(Records with modeling code)
-- begin --

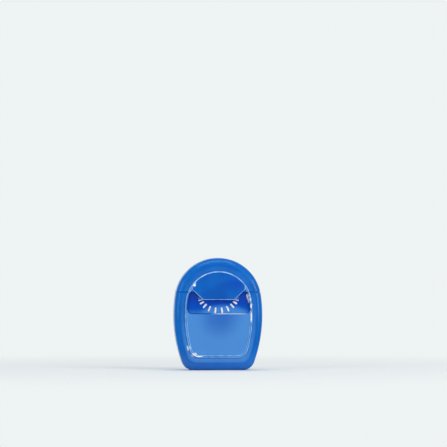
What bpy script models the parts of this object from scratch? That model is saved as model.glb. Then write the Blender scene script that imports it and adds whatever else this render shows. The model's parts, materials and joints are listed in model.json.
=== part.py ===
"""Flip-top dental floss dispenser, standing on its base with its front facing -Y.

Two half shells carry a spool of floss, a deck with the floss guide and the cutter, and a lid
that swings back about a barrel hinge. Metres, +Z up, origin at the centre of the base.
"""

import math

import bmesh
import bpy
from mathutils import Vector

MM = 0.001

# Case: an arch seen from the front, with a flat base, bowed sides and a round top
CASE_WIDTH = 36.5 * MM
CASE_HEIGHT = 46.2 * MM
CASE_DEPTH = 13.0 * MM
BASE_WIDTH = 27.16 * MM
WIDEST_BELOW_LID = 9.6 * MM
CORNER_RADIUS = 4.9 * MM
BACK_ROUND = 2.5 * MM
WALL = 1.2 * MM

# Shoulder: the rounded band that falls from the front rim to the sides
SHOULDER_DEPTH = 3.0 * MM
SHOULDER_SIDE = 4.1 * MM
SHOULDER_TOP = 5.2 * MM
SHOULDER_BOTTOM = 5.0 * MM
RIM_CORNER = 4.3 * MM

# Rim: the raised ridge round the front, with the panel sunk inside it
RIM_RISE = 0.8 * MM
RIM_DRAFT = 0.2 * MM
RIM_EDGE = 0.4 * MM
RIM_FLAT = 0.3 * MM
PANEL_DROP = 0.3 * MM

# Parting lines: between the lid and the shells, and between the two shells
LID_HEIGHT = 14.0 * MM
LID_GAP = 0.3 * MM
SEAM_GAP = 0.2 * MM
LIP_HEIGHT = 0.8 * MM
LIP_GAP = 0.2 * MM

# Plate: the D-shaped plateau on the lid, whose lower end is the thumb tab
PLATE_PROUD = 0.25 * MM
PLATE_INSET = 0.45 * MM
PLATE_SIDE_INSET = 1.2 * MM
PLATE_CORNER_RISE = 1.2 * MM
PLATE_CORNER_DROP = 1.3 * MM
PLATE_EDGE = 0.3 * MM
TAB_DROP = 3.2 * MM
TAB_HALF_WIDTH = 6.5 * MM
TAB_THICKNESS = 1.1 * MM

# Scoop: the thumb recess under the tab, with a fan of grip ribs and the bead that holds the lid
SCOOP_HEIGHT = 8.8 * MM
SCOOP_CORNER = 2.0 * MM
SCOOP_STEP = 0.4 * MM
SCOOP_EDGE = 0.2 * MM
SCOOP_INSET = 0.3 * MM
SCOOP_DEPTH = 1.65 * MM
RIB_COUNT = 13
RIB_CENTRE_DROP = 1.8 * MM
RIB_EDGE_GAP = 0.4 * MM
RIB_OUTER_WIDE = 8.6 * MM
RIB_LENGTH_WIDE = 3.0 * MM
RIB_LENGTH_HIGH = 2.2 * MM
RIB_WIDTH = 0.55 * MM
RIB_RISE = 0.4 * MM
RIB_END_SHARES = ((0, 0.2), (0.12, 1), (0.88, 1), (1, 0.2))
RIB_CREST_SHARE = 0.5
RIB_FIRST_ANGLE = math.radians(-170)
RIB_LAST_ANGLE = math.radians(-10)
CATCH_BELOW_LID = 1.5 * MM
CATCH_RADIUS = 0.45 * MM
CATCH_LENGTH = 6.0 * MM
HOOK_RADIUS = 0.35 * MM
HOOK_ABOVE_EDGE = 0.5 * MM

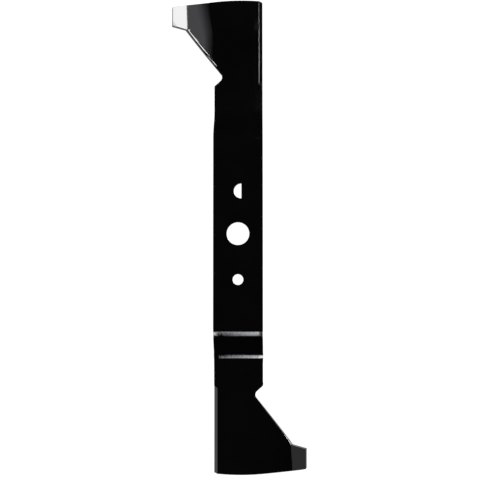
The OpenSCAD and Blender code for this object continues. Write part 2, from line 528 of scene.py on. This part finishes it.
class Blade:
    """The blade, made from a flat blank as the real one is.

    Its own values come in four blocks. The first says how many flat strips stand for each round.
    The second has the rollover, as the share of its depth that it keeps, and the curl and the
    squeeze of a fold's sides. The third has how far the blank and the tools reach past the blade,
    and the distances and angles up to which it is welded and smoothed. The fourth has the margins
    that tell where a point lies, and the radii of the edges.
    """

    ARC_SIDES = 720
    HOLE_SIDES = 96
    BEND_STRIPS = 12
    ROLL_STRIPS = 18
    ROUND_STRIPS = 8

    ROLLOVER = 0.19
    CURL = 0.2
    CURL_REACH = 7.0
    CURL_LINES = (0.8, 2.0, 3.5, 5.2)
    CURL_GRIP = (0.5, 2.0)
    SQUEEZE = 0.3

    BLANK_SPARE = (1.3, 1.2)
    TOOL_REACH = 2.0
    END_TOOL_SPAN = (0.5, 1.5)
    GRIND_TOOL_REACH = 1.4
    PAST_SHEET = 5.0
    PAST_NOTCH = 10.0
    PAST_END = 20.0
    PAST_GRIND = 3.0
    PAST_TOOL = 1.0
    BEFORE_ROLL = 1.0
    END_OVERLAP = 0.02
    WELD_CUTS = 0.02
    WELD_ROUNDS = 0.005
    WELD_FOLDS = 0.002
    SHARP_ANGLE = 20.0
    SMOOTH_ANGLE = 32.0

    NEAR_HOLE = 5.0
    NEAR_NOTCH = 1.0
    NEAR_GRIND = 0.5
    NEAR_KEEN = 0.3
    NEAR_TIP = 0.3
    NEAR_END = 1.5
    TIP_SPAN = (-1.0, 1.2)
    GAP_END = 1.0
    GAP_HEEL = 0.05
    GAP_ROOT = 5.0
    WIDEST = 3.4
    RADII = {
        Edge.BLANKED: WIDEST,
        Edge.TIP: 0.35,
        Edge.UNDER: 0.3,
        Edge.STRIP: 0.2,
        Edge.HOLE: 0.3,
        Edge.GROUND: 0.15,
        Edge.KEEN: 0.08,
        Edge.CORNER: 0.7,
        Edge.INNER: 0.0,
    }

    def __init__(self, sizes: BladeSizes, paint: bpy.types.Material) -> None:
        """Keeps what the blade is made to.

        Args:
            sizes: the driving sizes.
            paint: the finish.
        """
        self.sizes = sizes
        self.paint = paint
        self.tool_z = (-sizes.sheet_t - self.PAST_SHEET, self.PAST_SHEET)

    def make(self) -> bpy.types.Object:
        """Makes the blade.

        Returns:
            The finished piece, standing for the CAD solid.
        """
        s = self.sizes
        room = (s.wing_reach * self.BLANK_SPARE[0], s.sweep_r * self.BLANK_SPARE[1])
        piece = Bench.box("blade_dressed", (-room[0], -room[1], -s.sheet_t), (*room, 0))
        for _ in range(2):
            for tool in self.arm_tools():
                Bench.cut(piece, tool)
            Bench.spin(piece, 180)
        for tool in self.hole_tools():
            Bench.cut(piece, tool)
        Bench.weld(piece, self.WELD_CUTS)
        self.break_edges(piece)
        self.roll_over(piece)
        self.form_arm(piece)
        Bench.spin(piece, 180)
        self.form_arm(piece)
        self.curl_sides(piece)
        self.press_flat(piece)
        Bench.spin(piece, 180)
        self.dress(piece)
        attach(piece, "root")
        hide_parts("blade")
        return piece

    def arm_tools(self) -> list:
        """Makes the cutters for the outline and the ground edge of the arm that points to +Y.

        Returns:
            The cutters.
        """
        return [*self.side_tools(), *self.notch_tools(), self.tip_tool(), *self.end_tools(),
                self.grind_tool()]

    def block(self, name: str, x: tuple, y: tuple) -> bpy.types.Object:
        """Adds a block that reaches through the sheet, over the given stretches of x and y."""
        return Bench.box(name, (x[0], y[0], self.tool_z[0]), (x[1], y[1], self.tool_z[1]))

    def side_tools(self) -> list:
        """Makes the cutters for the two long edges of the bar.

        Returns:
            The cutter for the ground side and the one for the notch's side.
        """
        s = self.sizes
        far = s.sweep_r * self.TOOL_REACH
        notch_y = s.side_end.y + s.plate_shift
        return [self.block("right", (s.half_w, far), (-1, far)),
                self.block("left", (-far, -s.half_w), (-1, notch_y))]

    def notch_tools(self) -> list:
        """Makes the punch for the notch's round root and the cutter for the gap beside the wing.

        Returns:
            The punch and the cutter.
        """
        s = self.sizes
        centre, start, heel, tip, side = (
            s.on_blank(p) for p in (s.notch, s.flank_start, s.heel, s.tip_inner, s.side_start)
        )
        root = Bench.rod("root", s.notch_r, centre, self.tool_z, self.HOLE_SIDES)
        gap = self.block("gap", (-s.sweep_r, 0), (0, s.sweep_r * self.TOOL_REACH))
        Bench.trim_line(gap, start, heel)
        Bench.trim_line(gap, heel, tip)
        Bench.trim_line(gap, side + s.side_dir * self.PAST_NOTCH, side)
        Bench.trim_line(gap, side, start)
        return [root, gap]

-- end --

Begin at the top of the records above and quote each line exactly, ending with the line that contains "front facing -Y.".

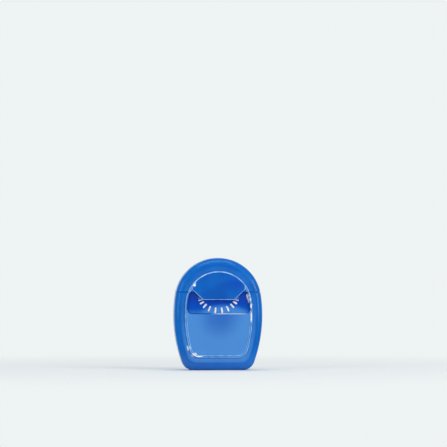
What bpy script models the parts of this object from scratch? That model is saved as model.glb. Then write the Blender scene script that imports it and adds whatever else this render shows. The model's parts, materials and joints are listed in model.json.
=== part.py ===
"""Flip-top dental floss dispenser, standing on its base with its front facing -Y.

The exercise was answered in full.